After matriculating, she studied BSc Human Life Sciences with Psychology, followed by a Postgraduate Certificate in Education. She taught at Curro Hermanus for two years and then moved to academic content editing at Pearson South Africa for six months. She greatly enjoyed working with content and being exposed to greater fields of learning, but missed working with children, which is her great passion. Therefore, after working at an outdoor holiday camp in Hong Kong for some time, she returned to South Africa and started working at Curro Durbanville. She even found the time to get married in 2018.
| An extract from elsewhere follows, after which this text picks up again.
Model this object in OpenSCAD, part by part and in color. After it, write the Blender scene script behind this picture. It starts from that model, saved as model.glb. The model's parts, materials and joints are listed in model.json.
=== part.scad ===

Liaan feels like Curro Durbanville is a second home for her, as its halls are littered with memories and personal heritage. She is constantly remembered of the school’s humble beginnings and the role her father played in its establishment: the tuck shop reminds her of how she used to run to his office to get money for a chicken-mayo sandwich; the hallways often take her past his former office; the hall has a plaque with his name as a founder. ‘It’s great to be part of that history,’ she said.

Her advice to current learners is to participate in everything they can, whether competing or watching and support from the stands. ‘When you participate in activities, you build a relationship with your classmates and teachers in a way that is not possible during class,’ she said. ‘Also, the chances of winning or taking part in a final is that much greater because the Curro schools don’t have thousands of learners and the attention you get from coaches or tutors is that much greater.’

Liaan hopes to inspire and guide her learners the way her teachers inspired and guided her. ‘My teachers were always willing to spend extra time with their learners, and to give us extra work and attention when we needed it.’ She hopes to honour her teachers, her father, and her school by giving her best and continuing the story. ‘I am grateful for being part of this amazing legacy.’